Here are some particularly important passages from Richard Florida’s article:

  • “Our economy is in the midst of a fundamental long-term transformation—similar to that of the late 19th century, when people streamed off farms and into new and rising industrial cities. In this case, the economy is shifting away from manufacturing and toward idea-driven creative industries.”
  • “What’s… certain is that the recession, particularly if it turns out to be as long and deep as many now fear, will accelerate the rise and fall of specific places within the U.S.—and reverse the fortunes of other cities and regions.”
  • “As the crisis continues to spread outward from New York, through industrial centers like Detroit, and into the Sun Belt, it will undoubtedly settle much more heavily on some places than on others. Some cities and regions will eventually spring back stronger than before. Others may never come back at all. As the crisis deepens, it will permanently and profoundly alter the country’s economic landscape.”
  • “Innovation, in the long run, is what keeps cities vital and relevant.”

What they’re talking about in San Antonio

In his article, Florida asks: “How might various cities and regions fare as the crash of 2008 reverberates into 2009, 2010, and beyond? Which places will be spared the worst pain, and which left permanently scarred?”

San Antonio is asking itself these questions… and it is determined to emerge as a leader in the emerging new economy.

In her column in this past Sunday’s San Antonio Express-News, Jan Jarboe Russell writes:

“At a crucial moment [in the 1920’s], San Antonio’s leaders made a fateful miscalculation. They bet our future on tourism, military bases and cheap labor instead of manufacturing and energy-related industries.

“Ninety years later, San Antonio has arrived at another crucial moment, with a chance to get ahead of history.”

Now, Jarboe writes, San Antonians are coming together “to talk about how to transform San Antonio from a poor city to a new green energy capital with a high-tech sustainable economy.”

She continues:

“The issue is how to become the first city in the U.S. to become a mayor player in what Rifkin calls the Third Industrial Revolution. The revolution — happening now — is moving from a depleted economic system powered by fossil-fuel generating plants that transmit energy from a centralized grid to a thriving economy driven by renewable sources of energy, primarily solar and wind.

“If San Antonio builds our economy around what Rifkin calls the “four pillars” — renewable energies, buildings as positive power plants, hydrogen storage, and the promotion of smart grids and plug-in vehicles — then in 2020 when the names are called of the cities that ushered in a new era of prosperity, San Antonio will be at the top of the list.”

The importance of vision and of acting now

Richard Florida writes, “At critical moments, Americans have always looked forward, not back, and surprised the world with our resilience. Can we do it again?”

Florida and Jarboe agree on the importance for cities of acting now, and they agree on which vision cities should pursue.
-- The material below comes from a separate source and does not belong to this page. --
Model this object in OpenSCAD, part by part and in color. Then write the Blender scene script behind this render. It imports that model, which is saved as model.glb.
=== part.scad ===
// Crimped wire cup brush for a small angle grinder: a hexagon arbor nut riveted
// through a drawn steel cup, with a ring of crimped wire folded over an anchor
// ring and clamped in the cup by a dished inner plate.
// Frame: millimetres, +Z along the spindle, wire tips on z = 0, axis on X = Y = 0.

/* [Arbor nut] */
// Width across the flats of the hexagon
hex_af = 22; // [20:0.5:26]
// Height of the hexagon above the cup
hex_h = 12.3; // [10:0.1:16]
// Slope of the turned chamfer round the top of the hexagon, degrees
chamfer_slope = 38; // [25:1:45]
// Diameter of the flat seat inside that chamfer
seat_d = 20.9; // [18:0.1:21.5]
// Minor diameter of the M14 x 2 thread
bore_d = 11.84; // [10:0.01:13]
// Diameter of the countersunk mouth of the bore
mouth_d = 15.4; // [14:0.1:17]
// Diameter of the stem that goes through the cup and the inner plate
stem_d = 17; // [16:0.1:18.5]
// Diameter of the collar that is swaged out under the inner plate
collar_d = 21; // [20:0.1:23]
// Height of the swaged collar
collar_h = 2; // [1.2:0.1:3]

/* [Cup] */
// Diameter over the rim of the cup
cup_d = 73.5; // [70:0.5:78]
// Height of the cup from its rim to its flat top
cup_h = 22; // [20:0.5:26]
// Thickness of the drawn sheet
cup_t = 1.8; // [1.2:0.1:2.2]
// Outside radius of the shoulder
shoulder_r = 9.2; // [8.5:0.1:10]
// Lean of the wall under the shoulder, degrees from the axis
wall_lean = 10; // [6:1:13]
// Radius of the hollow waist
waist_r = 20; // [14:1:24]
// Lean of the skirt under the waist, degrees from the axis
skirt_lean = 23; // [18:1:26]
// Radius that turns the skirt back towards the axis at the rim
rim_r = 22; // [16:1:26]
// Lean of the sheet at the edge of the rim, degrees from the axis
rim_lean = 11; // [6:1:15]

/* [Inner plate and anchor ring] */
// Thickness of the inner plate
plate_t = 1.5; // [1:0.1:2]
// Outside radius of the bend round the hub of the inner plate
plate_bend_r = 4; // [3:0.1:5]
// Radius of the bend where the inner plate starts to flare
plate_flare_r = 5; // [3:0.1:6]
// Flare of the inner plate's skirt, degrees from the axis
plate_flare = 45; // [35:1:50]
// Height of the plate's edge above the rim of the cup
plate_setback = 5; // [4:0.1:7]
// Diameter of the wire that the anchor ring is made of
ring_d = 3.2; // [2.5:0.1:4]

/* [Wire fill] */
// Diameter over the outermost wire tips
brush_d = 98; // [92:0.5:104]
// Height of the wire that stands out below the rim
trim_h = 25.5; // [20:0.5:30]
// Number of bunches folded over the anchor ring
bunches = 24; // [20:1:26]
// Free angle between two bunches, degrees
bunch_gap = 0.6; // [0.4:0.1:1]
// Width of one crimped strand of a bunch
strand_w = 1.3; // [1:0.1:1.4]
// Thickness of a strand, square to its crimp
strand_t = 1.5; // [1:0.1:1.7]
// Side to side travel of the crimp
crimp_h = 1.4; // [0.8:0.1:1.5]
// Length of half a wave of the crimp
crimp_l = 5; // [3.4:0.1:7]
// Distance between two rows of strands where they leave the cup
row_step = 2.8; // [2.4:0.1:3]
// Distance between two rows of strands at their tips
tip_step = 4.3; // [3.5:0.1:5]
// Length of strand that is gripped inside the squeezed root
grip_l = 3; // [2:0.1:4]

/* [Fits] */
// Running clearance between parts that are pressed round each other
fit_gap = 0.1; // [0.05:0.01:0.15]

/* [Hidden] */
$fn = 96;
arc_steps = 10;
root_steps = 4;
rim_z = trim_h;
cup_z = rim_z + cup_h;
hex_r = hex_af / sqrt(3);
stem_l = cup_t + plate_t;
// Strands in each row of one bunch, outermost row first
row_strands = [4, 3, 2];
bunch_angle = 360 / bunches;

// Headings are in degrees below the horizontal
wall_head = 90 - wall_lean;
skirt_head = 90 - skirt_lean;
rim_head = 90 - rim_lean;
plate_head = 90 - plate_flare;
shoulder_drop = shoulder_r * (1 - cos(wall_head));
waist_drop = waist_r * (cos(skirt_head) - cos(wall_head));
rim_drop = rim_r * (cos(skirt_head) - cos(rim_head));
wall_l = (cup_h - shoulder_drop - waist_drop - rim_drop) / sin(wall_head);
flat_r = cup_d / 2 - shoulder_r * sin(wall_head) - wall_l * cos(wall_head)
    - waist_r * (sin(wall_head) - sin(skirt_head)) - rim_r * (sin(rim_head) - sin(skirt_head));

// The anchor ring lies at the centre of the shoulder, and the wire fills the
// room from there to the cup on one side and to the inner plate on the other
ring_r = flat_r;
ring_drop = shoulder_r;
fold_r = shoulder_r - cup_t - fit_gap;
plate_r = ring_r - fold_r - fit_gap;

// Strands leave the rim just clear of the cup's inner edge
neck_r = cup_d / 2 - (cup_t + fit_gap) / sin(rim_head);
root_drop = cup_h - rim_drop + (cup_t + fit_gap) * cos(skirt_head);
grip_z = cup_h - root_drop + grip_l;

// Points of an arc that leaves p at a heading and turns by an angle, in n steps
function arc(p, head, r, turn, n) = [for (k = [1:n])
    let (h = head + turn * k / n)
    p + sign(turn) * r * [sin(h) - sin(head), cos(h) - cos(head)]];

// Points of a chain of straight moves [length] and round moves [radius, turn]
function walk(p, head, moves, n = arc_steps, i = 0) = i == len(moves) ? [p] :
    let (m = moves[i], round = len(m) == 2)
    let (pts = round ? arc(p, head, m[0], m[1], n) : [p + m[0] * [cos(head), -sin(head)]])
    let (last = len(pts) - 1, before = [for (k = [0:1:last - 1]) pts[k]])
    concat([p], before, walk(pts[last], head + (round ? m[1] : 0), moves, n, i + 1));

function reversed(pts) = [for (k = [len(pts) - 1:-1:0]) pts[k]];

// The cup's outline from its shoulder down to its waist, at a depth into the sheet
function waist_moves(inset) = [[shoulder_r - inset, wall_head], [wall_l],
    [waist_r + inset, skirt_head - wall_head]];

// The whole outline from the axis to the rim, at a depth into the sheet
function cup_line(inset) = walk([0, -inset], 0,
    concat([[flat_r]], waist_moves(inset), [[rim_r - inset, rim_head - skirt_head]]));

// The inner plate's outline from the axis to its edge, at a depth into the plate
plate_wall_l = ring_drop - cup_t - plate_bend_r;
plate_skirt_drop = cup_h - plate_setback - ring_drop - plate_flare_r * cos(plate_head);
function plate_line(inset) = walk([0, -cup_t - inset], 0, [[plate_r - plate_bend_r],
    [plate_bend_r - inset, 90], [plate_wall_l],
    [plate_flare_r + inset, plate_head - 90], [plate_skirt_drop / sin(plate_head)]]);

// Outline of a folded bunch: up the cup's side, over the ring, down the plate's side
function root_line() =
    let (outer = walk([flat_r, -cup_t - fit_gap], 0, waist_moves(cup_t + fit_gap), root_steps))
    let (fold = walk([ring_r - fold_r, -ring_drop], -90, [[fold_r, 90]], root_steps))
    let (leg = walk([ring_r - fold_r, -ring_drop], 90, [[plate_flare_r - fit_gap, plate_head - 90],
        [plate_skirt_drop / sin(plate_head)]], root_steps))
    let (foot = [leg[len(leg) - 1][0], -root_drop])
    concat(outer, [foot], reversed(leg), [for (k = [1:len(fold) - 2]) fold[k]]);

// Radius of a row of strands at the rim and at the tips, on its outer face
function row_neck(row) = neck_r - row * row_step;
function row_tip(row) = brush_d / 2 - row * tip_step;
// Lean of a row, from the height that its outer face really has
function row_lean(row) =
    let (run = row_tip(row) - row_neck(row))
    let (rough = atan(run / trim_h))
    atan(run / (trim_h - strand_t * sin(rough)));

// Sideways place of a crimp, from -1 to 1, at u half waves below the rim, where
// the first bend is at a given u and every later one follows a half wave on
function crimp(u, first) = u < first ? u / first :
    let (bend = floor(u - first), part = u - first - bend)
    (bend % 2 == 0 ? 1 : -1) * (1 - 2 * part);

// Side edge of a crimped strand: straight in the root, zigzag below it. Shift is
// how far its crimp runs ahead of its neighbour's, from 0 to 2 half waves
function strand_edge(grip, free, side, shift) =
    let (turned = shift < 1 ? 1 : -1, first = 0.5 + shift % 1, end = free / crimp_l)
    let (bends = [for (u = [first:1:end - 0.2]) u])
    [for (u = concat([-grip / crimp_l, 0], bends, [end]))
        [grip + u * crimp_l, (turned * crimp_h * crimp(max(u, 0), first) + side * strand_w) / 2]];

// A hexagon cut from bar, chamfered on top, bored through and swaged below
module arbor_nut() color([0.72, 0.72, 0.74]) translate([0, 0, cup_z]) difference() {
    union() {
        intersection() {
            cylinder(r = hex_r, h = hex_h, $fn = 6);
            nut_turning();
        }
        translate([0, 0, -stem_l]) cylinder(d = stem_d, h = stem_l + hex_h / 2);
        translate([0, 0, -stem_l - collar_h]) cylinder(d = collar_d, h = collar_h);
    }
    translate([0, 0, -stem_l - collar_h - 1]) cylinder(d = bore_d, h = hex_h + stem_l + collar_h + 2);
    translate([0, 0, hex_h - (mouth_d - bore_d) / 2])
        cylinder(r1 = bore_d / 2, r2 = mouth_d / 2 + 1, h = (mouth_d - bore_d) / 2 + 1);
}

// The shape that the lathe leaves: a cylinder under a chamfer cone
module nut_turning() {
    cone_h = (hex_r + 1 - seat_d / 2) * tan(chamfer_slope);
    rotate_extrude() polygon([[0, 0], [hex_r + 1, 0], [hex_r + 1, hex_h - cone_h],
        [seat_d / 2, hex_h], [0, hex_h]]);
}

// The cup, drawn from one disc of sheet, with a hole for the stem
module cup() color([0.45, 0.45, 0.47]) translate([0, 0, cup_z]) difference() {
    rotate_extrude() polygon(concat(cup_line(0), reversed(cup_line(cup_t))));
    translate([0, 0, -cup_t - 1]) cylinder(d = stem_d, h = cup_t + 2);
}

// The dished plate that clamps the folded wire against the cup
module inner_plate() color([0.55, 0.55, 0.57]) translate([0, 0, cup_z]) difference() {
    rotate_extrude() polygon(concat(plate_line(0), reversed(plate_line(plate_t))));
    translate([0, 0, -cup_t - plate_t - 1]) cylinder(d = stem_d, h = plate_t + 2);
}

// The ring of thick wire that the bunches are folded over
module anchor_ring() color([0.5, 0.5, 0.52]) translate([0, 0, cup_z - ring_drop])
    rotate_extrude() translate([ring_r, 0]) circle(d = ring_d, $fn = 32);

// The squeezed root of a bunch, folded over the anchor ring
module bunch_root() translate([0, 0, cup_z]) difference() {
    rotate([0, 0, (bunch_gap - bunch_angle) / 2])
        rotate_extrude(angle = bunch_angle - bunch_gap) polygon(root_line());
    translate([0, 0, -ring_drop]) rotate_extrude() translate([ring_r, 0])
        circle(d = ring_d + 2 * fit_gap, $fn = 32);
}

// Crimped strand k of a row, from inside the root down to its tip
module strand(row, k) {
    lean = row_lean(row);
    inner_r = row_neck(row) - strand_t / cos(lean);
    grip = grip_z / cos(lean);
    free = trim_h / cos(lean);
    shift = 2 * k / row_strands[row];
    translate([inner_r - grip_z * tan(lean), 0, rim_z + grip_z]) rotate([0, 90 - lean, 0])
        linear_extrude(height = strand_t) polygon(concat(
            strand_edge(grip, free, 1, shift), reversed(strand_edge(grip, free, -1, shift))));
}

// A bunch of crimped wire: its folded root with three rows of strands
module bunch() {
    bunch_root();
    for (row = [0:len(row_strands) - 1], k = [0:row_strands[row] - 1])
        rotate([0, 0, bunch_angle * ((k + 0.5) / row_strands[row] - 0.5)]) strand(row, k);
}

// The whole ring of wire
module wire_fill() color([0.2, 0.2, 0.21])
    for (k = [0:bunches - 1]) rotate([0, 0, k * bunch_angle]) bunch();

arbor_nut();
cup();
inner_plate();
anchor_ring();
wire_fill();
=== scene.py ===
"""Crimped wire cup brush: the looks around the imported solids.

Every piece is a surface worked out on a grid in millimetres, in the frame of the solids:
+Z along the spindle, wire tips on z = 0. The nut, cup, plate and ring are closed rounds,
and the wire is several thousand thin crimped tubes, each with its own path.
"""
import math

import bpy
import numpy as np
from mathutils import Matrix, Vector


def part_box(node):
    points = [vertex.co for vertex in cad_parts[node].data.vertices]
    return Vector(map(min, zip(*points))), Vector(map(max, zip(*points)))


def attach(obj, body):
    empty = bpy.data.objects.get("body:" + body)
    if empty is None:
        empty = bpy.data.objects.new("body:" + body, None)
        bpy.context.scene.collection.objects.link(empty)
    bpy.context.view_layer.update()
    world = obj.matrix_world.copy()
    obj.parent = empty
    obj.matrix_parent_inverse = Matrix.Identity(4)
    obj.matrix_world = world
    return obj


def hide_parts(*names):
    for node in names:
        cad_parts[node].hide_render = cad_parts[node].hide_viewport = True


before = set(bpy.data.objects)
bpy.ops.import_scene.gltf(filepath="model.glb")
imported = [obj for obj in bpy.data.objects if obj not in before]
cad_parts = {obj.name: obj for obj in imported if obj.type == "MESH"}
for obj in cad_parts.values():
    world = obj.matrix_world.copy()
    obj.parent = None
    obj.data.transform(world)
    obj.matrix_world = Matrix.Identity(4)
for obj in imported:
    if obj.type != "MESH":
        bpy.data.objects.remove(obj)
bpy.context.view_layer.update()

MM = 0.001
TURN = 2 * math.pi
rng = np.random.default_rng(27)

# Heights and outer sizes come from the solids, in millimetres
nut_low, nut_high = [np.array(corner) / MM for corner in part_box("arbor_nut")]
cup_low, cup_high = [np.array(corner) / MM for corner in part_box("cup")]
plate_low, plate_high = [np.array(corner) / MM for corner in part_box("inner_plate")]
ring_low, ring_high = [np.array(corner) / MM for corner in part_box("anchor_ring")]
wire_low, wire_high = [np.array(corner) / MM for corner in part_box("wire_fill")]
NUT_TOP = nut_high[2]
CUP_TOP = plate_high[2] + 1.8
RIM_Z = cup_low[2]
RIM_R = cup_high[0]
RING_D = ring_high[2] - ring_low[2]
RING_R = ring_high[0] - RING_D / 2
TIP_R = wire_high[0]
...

It is a vision centered on, in Florida’s words, the economic “sectors and products that could drive U.S. growth and exports in the coming years.” The cities that emerge stronger in the transformed economy that emerges at the other end of this recession will be cities that during this recession became leaders in “medical technology,” “alternative energy,” “primarily solar and wind,” and “idea-driven creative industries.”
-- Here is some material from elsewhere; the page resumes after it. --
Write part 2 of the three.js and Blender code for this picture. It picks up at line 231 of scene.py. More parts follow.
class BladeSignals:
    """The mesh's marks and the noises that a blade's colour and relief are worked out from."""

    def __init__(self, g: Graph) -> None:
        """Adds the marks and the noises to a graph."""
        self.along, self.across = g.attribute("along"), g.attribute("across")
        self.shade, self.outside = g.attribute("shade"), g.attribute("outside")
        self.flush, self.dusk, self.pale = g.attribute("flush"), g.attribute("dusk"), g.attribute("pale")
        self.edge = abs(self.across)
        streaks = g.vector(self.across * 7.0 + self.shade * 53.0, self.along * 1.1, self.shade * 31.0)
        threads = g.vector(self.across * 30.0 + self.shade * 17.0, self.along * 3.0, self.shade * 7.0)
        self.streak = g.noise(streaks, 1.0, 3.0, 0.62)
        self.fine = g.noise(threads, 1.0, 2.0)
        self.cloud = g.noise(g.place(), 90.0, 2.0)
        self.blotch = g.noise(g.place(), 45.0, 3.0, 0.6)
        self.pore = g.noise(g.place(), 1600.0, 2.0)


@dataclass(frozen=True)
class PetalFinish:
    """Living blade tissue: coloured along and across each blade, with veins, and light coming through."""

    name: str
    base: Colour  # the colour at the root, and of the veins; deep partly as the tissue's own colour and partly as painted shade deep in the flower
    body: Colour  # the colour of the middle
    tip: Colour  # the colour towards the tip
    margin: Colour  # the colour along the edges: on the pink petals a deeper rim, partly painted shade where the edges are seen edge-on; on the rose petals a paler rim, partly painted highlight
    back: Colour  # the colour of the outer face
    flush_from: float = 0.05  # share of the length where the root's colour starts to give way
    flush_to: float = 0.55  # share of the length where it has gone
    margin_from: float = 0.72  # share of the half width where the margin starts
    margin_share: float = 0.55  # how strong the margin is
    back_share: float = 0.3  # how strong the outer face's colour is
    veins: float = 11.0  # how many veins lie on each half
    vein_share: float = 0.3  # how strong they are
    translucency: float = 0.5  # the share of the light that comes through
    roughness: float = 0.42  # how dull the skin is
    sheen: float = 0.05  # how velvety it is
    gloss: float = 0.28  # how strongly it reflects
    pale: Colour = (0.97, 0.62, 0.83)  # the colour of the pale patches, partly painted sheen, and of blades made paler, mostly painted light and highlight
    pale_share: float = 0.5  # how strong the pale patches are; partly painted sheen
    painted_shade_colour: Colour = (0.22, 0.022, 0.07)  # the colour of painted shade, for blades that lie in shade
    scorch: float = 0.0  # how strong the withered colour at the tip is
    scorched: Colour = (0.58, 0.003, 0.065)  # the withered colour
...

What neither author can answer definitively is which cities will have made the wise decisions during this recession to become leaders in these emerging sectors.
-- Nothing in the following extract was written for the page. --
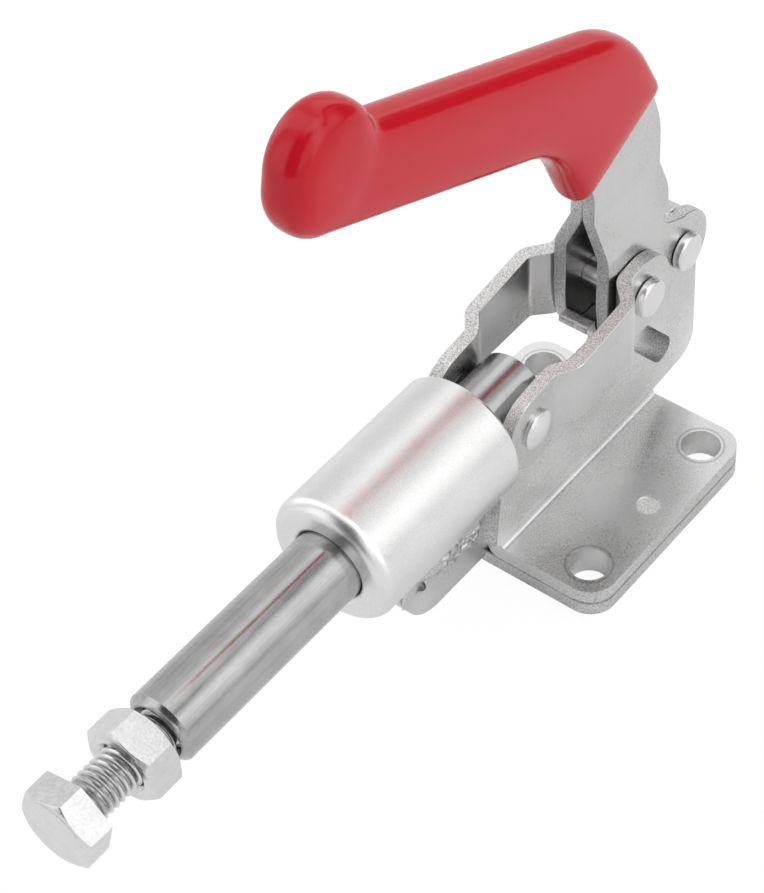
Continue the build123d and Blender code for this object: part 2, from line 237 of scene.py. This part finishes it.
# %% A clean copy with broken edges
def clean_copy(node, name):
    """A copy of a solid whose loose triangles are joined into clean flat faces."""
    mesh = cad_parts[node].data.copy()
    mesh.name = name
    work = bmesh.new()
    work.from_mesh(mesh)
    bmesh.ops.remove_doubles(work, verts=work.verts, dist=2e-6)
    bmesh.ops.dissolve_limit(work, angle_limit=math.radians(0.4), verts=work.verts, edges=work.edges)
    work.to_mesh(mesh)
    work.free()
    mesh.materials.clear()
    piece = bpy.data.objects.new(name, mesh)
    bpy.context.scene.collection.objects.link(piece)
    return piece


def baked(piece):
    """Turns the piece's modifiers into plain mesh."""
    view = bpy.context.evaluated_depsgraph_get()
    mesh = bpy.data.meshes.new_from_object(piece.evaluated_get(view))
    piece.modifiers.clear()
    piece.data = mesh
    return piece


def broken_edges(piece, width):
    """Bevels every edge sharper than 30 degrees and keeps the large faces flat to the eye."""
    piece.data.shade_smooth()
    bevel = piece.modifiers.new("edges", "BEVEL")
    bevel.width = width
    bevel.segments = 2
    bevel.limit_method = "ANGLE"
    bevel.angle_limit = math.radians(30)
    bevel.use_clamp_overlap = True
    weighted = piece.modifiers.new("normals", "WEIGHTED_NORMAL")
    weighted.mode = "FACE_AREA"
    weighted.weight = 90
    weighted.thresh = 0.01
    return baked(piece)


def stand_in(piece, finish, body, *nodes):
    """Shows a piece in place of one or more solids, and lets it move with their body."""
    piece.data.materials.clear()
    piece.data.materials.append(finish.material)
    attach(piece, body)
    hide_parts(*nodes)


def dress(node, finish, body, width):
    """A clean copy of a solid, with broken edges and a finish, in the solid's place."""
    piece = broken_edges(clean_copy(node, "dressed_" + node), width)
    print(piece.name, "faces:", len(piece.data.polygons))
    stand_in(piece, finish, body, node)
    return piece


# %% [markdown]
# ## Zinc plate on sheet steel
# Zinc plate is a bright satin with faint cloudy patches. The sheared edges of a stamping are torn
# rather than smooth, so each face gets a number, 0 on the sheet and 1 on a cut edge, and the shader
# makes the cut edges rough and speckled.


# %% Zinc sheet
seam_height, seam_half_width = 3 * mm, 0.45 * mm
hole_place = (17.25 * mm, 17.5 * mm)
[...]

Jarboe is acutely aware of the stakes. She concludes her Sunday column with this question:

“Soon, city leaders will be faced with the kind of decision leaders faced in the 1920s. Do we stay with the status quo or do we bet on green jobs and power our future with renewables? Put another way: Sunrise or sunset in San Antonio?”

We face the same question here in Austin, whether we realize it or not. Will Austin have the vision and determination to act now… to be a leader in clean energy, biotech and the creative economy… or will our leaders be caught flat-footed?